◆ **Set task**: Look through the material below and copy exactly the lines from the line with "parcel.position.set(-(box.min.x + box.max.x)" to the line with "bpy.context.scene.collection.objects.link(empty)", those two lines included.

[Entries with model source code]
........

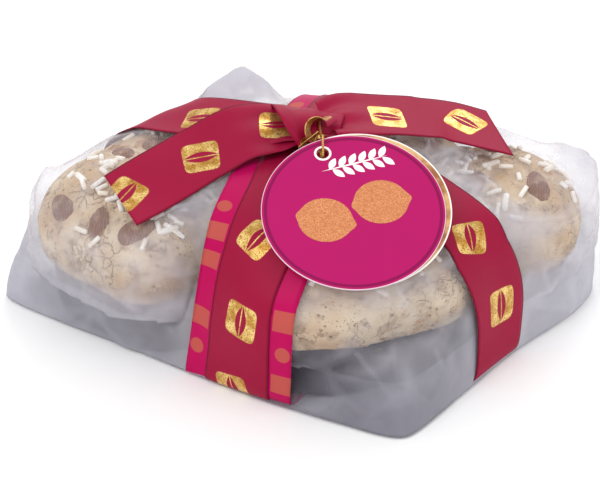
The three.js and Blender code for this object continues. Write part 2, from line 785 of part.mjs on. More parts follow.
// The origin is at the middle of the parcel's box, on the table.
const box = new THREE.Box3().setFromObject(parcel);
parcel.position.set(-(box.min.x + box.max.x) / 2, -(box.min.y + box.max.y) / 2, -box.min.z);
const root = new THREE.Group();
root.add(parcel);

export default root;
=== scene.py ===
"""A dove-shaped Easter cake in its paper case, in a frosted film bag with a paper band,
a wide satin ribbon and a swing tag. Metres, +Z up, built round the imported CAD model."""
import math
import random

import bmesh
import bpy
import numpy as np
from mathutils import Matrix, Vector, noise


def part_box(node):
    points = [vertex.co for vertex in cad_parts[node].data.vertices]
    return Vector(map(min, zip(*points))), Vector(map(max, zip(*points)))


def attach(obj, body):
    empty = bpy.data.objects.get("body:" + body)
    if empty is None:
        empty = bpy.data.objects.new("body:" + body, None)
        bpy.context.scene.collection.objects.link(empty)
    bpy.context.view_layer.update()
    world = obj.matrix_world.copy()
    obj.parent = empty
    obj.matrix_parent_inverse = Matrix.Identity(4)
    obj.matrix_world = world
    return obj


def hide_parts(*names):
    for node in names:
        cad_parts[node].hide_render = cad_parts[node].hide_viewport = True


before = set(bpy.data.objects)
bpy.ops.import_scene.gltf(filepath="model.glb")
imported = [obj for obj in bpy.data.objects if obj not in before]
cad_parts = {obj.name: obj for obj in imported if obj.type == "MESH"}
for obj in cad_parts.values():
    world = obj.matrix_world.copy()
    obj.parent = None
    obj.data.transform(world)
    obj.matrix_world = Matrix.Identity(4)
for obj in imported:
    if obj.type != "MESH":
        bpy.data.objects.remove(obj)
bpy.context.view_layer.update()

MM = 0.001
SEED = 41

# ---- the parcel's measures, as in the CAD, in millimetres before it was centred -----------

LOBES = [
    (-88, 0, 42), (-74, -33, 26), (-78, 32, 27), (-40, 0, 38), (8, 0, 54),
    (10, -51, 48), (46, -47, 38), (10, 44, 45), (46, 40, 36), (98, 4, 40),
]
LOBE_SOFTNESS = 4.8
KNOT = np.array([6.0, 0.0])
PLAN_SEGMENTS = 60
LIP_OVERHANG = 5.5
LIP_BOTTOM = 34
CRUST_EDGE = 48
CRUST_TOP = 76
CRUST_CROWN = 9
CRUST_ROUNDNESS = 0.6
SHOULDER = 42
CROWN = (8, 0, 60)
CASE_TAPER = 4
CASE_HEIGHT = 42
PAPER_THICK = 0.8
FILM_CLEAR = 3
RIBBON_WIDTH = 38
BAND_WIDTH = 62

BAG_STATIONS = [  # where the side meets the table, and the shoulder above it
    ((-154, -2), (-132, 12, 62)), ((-126, -27), (-116, -30, 64)), ((-94, -48), (-88, -46, 70)),
    ((-61, -71), (-54, -52, 78)), ((-20, -98), (-16, -74, 80)), ((18, -118), (14, -96, 70)),
    ((50, -129), (46, -96, 68)), ((78, -95), (74, -76, 72)), ((107, -56), (97, -52, 74)),
    ((140, -20), (138, -26, 64)), ((152, 8), (150, 16, 68)), ((130, 48), (124, 36, 72)),
    ((96, 80), (82, 56, 72)), ((50, 116), (44, 76, 66)), ((2, 109), (-2, 76, 70)),
    ((-38, 90), (-36, 70, 86)), ((-80, 66), (-78, 56, 76)), ((-122, 34), (-110, 36, 62)),
]
BAG_CENTRE = (6, 0, 92)
BAG_SLOPE = 1.8
FOOT_TENSION = 0.35
SHOULDER_TENSION = 0.5
MOUTH = (0.822, 0.868)  # the bag's opening, as shares of the way round

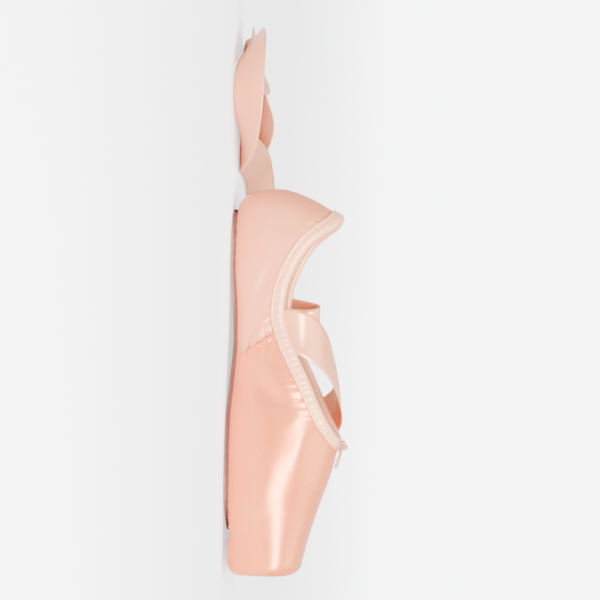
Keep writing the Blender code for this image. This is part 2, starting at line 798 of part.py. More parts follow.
def build_bow(collection, material):
    """The drawstring's bow at the middle of the throat: a knot, two loops and two ends."""
    middle = X_THROAT + KNOT_AHEAD
    bpy.ops.mesh.primitive_uv_sphere_add(segments=12, ring_count=8, radius=1)
    knot = bpy.context.object
    knot.name = "drawstring_knot"
    knot.data.name = "drawstring_knot"
    knot.data.transform(Matrix.Diagonal((KNOT_LONG / 2, KNOT_WIDE / 2, KNOT_HIGH / 2, 1)))
    rest = last_top(middle, 0) + BINDING_GAP + BINDING_CLOTH + GAP + BOW_LIFT
    knot.location = (middle, 0, rest + KNOT_HIGH / 2)
    knot.data.materials.append(material)
    knot.data.shade_smooth()
    for home in list(knot.users_collection):
        home.objects.unlink(knot)
    link(knot, collection)
    for side, word in ((-1, "near"), (1, "far")):
        loop = []
        for i in range(LOOP_POINTS):
            turn = LOOP_MOUTH + (2 * math.pi - 2 * LOOP_MOUTH) * i / (LOOP_POINTS - 1)
            out = LOOP_START + LOOP_LONG * (math.cos(LOOP_MOUTH) - math.cos(turn)) / 2
            swing = LOOP_WIDE / 2 * math.sin(turn) - LOOP_DROOP * out
            loop.append(on_vamp(middle - swing - LOOP_BACK, side * out))
        tube("drawstring_loop_" + word, loop, collection, material)
        end = []
        for i in range(END_POINTS):
            out = END_LONG * i / (END_POINTS - 1)
            swing = END_START + out * math.cos(END_SPREAD)
            away = END_APART + out * math.sin(END_SPREAD) + END_CURL * math.sin(out / END_LONG * math.pi)
            end.append(on_vamp(middle + swing, side * away))
        tube("drawstring_end_" + word, end, collection, material)


def main():
    for old in list(bpy.data.objects):
        bpy.data.objects.remove(old, do_unlink=True)
    shoe = bpy.data.collections.new("pointe_shoe")
    bpy.context.scene.collection.children.link(shoe)

    satin = paint("satin", (0.86, 0.55, 0.42), 0.30)
    tape = paint("binding_satin", (0.90, 0.68, 0.57), 0.35)
    leather = paint("sole_leather", (0.42, 0.26, 0.17), 0.65)
    ribbon = paint("ribbon_satin", (0.92, 0.70, 0.58), 0.25)
    cord = paint("drawstring", (0.78, 0.48, 0.38), 0.5)
    lining = paint("insole_canvas", (0.80, 0.72, 0.62), 0.85)

    build_outsole(shoe, leather)
    build_upper(shoe, satin)
    build_insole(shoe, lining)
    build_binding(shoe, tape)
    build_ribbon("ribbon_near", shoe, ribbon, NEAR_ROUTE, -1)
    build_ribbon("ribbon_far", shoe, ribbon, FAR_ROUTE, 1)
    build_bow(shoe, cord)


main()
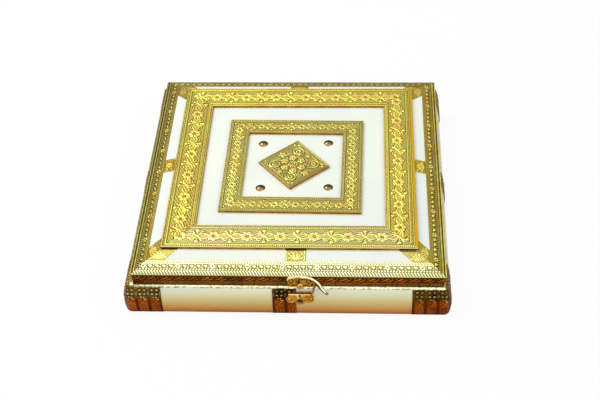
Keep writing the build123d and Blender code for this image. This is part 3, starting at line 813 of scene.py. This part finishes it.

........

◆ **Finished exercise**:
parcel.position.set(-(box.min.x + box.max.x) / 2, -(box.min.y + box.max.y) / 2, -box.min.z);
const root = new THREE.Group();
root.add(parcel);

export default root;
=== scene.py ===
"""A dove-shaped Easter cake in its paper case, in a frosted film bag with a paper band,
a wide satin ribbon and a swing tag. Metres, +Z up, built round the imported CAD model."""
import math
import random

import bmesh
import bpy
import numpy as np
from mathutils import Matrix, Vector, noise


def part_box(node):
    points = [vertex.co for vertex in cad_parts[node].data.vertices]
    return Vector(map(min, zip(*points))), Vector(map(max, zip(*points)))


def attach(obj, body):
    empty = bpy.data.objects.get("body:" + body)
    if empty is None:
        empty = bpy.data.objects.new("body:" + body, None)
        bpy.context.scene.collection.objects.link(empty)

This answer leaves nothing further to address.